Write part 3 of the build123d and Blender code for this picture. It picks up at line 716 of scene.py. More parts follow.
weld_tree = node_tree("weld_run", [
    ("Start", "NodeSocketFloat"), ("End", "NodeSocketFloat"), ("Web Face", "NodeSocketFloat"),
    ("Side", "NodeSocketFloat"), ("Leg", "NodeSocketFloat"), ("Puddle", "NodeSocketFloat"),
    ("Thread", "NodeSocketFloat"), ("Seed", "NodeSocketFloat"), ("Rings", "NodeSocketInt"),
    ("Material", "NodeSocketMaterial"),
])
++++
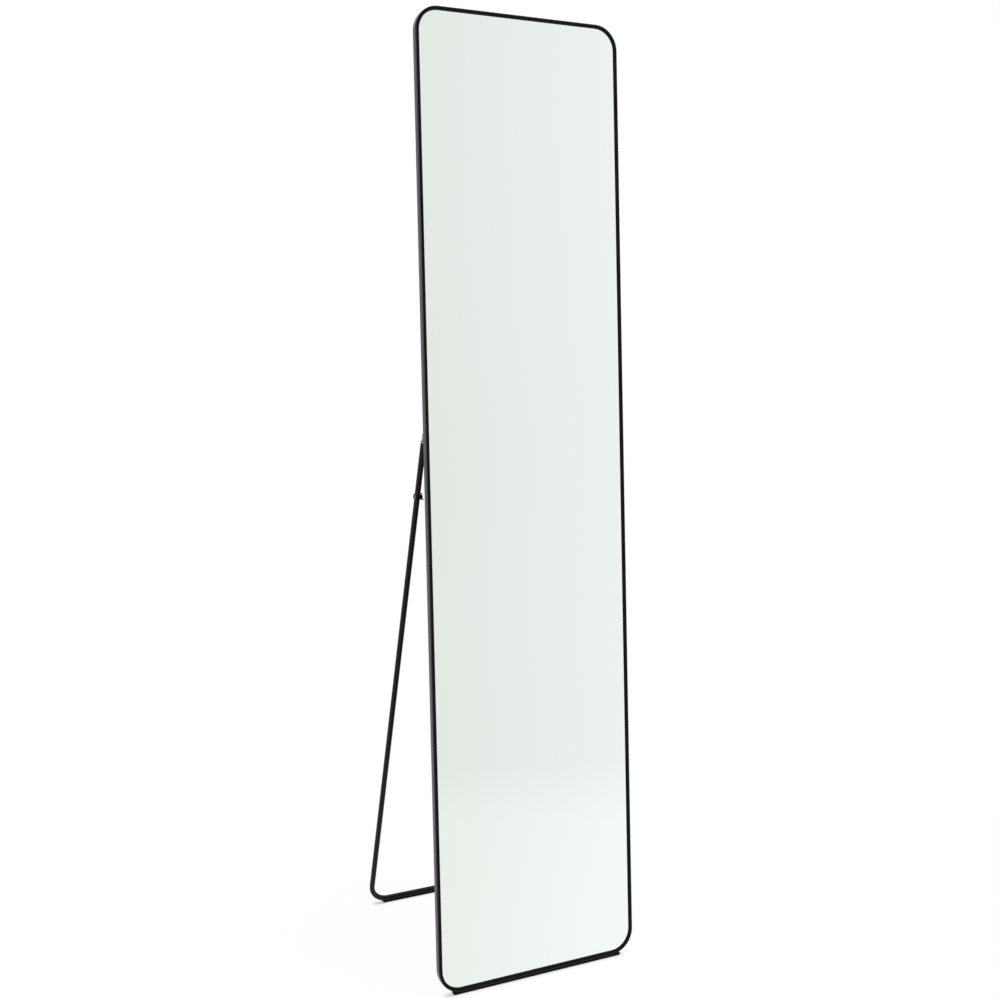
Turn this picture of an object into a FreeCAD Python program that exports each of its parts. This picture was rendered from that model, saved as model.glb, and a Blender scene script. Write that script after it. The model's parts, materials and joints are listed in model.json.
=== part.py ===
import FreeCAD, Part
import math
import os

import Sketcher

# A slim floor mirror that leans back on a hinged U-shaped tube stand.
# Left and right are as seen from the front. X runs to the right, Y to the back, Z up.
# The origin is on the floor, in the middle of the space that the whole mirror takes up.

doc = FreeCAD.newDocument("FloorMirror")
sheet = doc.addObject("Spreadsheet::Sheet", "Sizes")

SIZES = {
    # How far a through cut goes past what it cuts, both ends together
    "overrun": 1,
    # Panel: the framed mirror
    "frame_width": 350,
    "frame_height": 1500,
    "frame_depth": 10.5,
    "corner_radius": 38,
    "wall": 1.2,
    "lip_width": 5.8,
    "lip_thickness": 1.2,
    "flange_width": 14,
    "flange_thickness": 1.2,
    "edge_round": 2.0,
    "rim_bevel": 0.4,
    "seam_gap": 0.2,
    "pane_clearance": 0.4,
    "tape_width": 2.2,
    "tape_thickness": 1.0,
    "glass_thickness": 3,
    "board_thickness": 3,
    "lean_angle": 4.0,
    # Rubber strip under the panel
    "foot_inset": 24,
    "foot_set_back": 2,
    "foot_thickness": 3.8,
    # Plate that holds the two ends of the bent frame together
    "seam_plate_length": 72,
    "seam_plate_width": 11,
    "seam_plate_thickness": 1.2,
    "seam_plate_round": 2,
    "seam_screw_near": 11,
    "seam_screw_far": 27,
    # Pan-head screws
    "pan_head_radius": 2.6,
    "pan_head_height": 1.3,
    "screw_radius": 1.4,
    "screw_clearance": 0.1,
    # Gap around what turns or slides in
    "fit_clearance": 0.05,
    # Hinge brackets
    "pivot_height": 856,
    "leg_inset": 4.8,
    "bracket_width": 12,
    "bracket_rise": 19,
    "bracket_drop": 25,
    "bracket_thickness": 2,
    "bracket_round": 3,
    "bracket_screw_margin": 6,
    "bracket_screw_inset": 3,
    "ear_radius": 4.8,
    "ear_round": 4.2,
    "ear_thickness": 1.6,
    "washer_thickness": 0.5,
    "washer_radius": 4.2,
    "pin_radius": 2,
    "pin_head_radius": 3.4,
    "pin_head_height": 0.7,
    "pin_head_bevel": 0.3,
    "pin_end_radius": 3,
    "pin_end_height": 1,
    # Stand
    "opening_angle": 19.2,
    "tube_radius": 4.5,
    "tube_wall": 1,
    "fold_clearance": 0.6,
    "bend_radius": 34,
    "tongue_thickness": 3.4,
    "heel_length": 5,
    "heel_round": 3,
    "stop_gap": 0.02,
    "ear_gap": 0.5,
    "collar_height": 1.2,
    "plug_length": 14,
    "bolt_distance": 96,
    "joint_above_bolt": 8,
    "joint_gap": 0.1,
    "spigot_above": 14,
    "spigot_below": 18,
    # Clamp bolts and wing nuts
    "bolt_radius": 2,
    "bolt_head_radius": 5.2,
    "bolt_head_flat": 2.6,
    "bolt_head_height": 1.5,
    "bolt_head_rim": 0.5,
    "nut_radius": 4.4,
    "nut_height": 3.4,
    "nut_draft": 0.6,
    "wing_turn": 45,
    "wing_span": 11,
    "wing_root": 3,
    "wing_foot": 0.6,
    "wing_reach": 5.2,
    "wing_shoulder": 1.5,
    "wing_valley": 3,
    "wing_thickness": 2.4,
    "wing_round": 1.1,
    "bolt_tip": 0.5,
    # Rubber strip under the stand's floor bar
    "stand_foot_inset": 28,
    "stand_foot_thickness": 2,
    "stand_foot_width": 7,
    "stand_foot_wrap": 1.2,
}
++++
| EXERCISE OBJECTIVE |
Extract the lines from the line with "Turn this picture" to the line with "import Sketcher", inclusive, reproducing them exactly and leaving out every other line.

| FINISHED TASK |
Turn this picture of an object into a FreeCAD Python program that exports each of its parts. This picture was rendered from that model, saved as model.glb, and a Blender scene script. Write that script after it. The model's parts, materials and joints are listed in model.json.
=== part.py ===
import FreeCAD, Part
import math
import os

import Sketcher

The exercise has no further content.